The next exhibition turns the clock into the subject
The museum’s future exhibition, Journey to the Fourth Dimension: The Element of Time, pushes the conversation beyond shape and surface. Scheduled for June through October 2026, the show makes the case that bonsai occupies three-dimensional space, but the art also depends on time, age, elapsed cultivation and generational continuity.
That is a strong curatorial move because it places a central bonsai concern at the level of philosophy rather than technique. A tree’s history is not just visible in the potting or pruning, but in the years of decision-making that created it, and in the cultural handoff that allows a collection to survive across generations. With the museum marking its 10th anniversary in 2026, the timing gives this shift extra weight: the institution is not merely rotating displays, it is defining how it wants visitors to think about bonsai itself.

What to catch before the current show closes
For readers who want to see Miniature Trees before it ends, the window is open until June 21, 2026. The Clark Bonsai Museum’s regular hours are 10 a.m. to 12:30 p.m. Wednesday and Friday, and 10 a.m. to 4 p.m. Saturday, Sunday and holidays. The garden is open only when a docent is present, so the visit has the feel of a guided encounter rather than a casual walk-through.
The collection sits inside Shinzen Garden in Fresno’s Woodward Park, and the setting matters. Shinzen Friendship Garden is a 5-acre garden, so the bonsai are part of a broader landscape experience rather than an isolated gallery stop. Shinzen also notes that the collection may operate on reduced hours when temperatures rise above 95 degrees, and it may close in heavy rain or unhealthy air quality, so conditions can shape the day’s access as much as the calendar does.
Admission is straightforward and family-friendly: under 4 free, ages 4-14 $1, ages 15-adult $5, seniors 62+ $1, students $1, and a family rate of $7 for 2-5 people. That keeps the museum accessible while still supporting a collection that is regularly presented as world-class.
More than a display space
The museum presents itself as a living museum encompassing the history of the art of bonsai in California, and as an educational center for the appreciation and practice of bonsai.
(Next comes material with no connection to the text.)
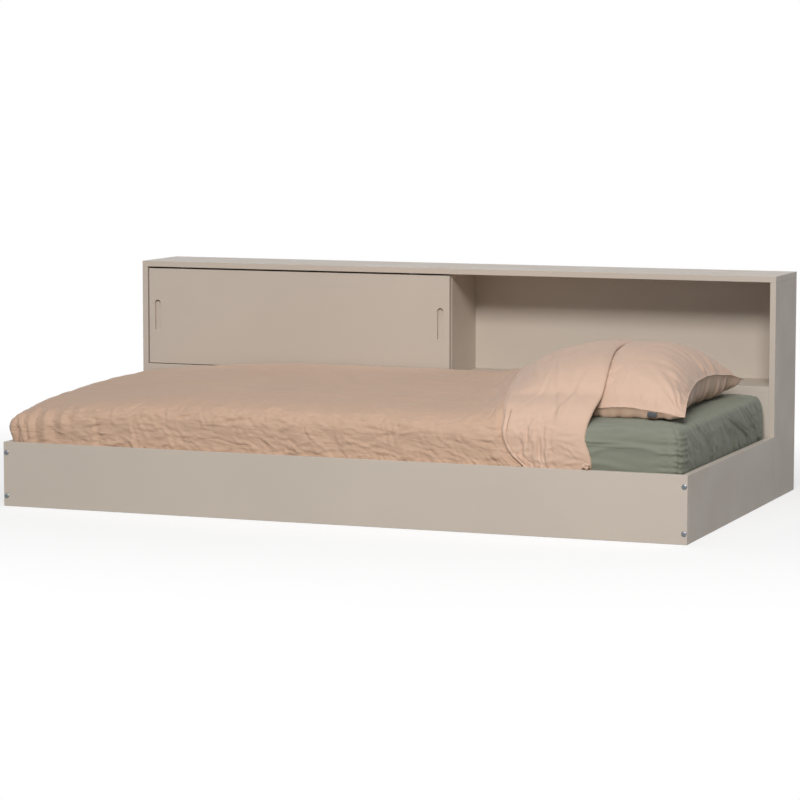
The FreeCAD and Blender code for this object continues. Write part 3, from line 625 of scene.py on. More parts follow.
def odd_places(stretches):
    """Places for a finer grid from stretches of (first, last, step), an odd count in all."""
    parts = [np.arange(first, last, step) for first, last, step in stretches]
    places = np.concatenate(parts + [[stretches[-1][1]]])
    if len(places) % 2 == 0:
        places = np.delete(places, -2)
    return places


def closed_tube(name, line, radius, sides):
    """A closed tube round a closed line."""
    count = len(line)
    way = np.roll(line, -1, axis=0) - np.roll(line, 1, axis=0)
    way /= np.linalg.norm(way, axis=1, keepdims=True)
    out = np.cross(way, (0.0, 1.0, 0.0))
    out /= np.linalg.norm(out, axis=1, keepdims=True)
    up = np.cross(way, out)
    angle = np.linspace(0, 2 * math.pi, sides, endpoint=False)
    ring = out[:, None] * np.cos(angle)[None, :, None] + up[:, None] * np.sin(angle)[None, :, None]
    points = line[:, None] + radius * ring
    i, j = np.meshgrid(np.arange(count), np.arange(sides), indexing="ij")
    after, beside = (i + 1) % count, (j + 1) % sides
    faces = np.stack([i * sides + j, after * sides + j, after * sides + beside, i * sides + beside], axis=2)
    maps = np.stack([i * radius, j * radius], axis=2)
    return mesh_piece(name, points.reshape(-1, 3), faces.reshape(-1, 4).tolist(), maps.reshape(-1, 2))


# Repeats and stitches

class RepeatTree(Tree):
    """A Geometry Nodes tree with one geometry input, named sizes and one result."""

    def __init__(self, name, sizes):
        super().__init__(bpy.data.node_groups.new(name, "GeometryNodeTree"))
        face = self.tree.interface
        face.new_socket("Places", in_out="INPUT", socket_type="NodeSocketGeometry")
        self.sockets = {}
        for label, value in sizes.items():
            socket = face.new_socket(label, in_out="INPUT", socket_type="NodeSocketFloat")
            set_all(socket, subtype="DISTANCE", default_value=value)
            self.sockets[label] = socket.identifier
        face.new_socket("Pieces", in_out="OUTPUT", socket_type="NodeSocketGeometry")
        self.given = self.add("NodeGroupInput").outputs
        self.result = self.add("NodeGroupOutput")

    def finish(self, geometry, material):
        """Realizes the instances, gives them their finish and ends the tree."""
        real = self.made("GeometryNodeRealizeInstances", {"Geometry": geometry})
        smooth = self.made("GeometryNodeSetShadeSmooth", {"Geometry": real})
        done = self.made("GeometryNodeSetMaterial", {"Geometry": smooth, "Material": material})
        self.feed(self.result.inputs["Pieces"], done)

    def grown(self, piece, values=None):
        """The piece with the tree's result as its plain mesh."""
        nodes = piece.modifiers.new("repeat", "NODES")
        nodes.node_group = self.tree
        for label, value in (values or {}).items():
            nodes[self.sockets[label]] = value
        return plain_mesh(piece)


def stitch_tree(material):
    """Stitches along lines: small rounded lengths of thread, laid end to end with gaps."""
    t = RepeatTree("seam_stitches", {"Pitch": 0.0042, "Stitch length": 0.0030, "Thread": 0.0007})
    curve = t.made("GeometryNodeMeshToCurve", {"Mesh": t.given["Places"]})
    spaced = t.made("GeometryNodeResampleCurve", {"Curve": curve, "Length": t.given["Pitch"]}, mode="LENGTH")
    thread = t.made("GeometryNodeMeshUVSphere", {"Segments": 6, "Rings": 4, "Radius": 0.5})
    shape = t.vector(t.given["Stitch length"], t.given["Thread"], t.given["Thread"])
    one = t.made("GeometryNodeTransform", {"Geometry": thread, "Scale": shape})
    way = t.made("GeometryNodeInputTangent")
    turn = t.made("FunctionNodeAlignRotationToVector", {"Vector": way}, axis="X")
    uneven = t.add("FunctionNodeRandomValue", {2: 0.86, 3: 1.08, "Seed": 7}, data_type="FLOAT").outputs[1]
    laid = t.made("GeometryNodeInstanceOnPoints", {
        "Points": spaced, "Instance": one, "Rotation": turn, "Scale": uneven})
    t.finish(laid, material)
    return t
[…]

That identity shows up in the programming around the collection, which extends the experience beyond looking at trees in display cases.

Make Your Own Bonsai is held the first Saturday of every month at 10 a.m. at the Clark Bonsai Garden inside Shinzen Friendship Garden. Participants learn the fundamentals of bonsai design and care while creating their own bonsai tree to take home, which makes it one of the clearest entry points for newer growers who want a practical, hands-on introduction.
Story Time in the Bonsai Garden is a free community program held among living bonsai, designed to mix storytelling with lessons drawn from nature, Japanese culture and the art of bonsai. Meditation with the Ancient Bonsai adds another layer, offering a guided mindfulness session focused on breath awareness. The homepage also points visitors toward a Friends program, reinforcing that the museum sees itself as a community institution as much as a collection.
Support matters here, too. The current exhibition page says sponsorship helps the museum continue to preserve and present world-class displays, and the museum’s own language makes its purpose plain: “Continuing the Legacy of the Collection and Investing in the Future.”
A collection with local roots and a changing public role
The Clark Bonsai Collection has a long local lineage. A 2024 GV Wire report said the core of the collection came from a nonprofit museum opened by Hanford ranchers Bill and Libby Clark, who agreed to gift the miniature trees to the Golden State Bonsai Federation for exhibit at Shinzen Friendship Garden. Bonsai Tonight reported in 2023 that the collection opened in 2015 and featured 140 bonsai, with a rotating selection on display at any given time.
That history helps explain why the current schedule feels significant. The museum is not just cycling through trees. It is using the transition from forest forms to the fourth dimension of time to show how a public bonsai collection can keep teaching, keep changing and keep deepening its argument about the art. Miniature Trees closes the visual loop; Journey to the Fourth Dimension opens the philosophical one.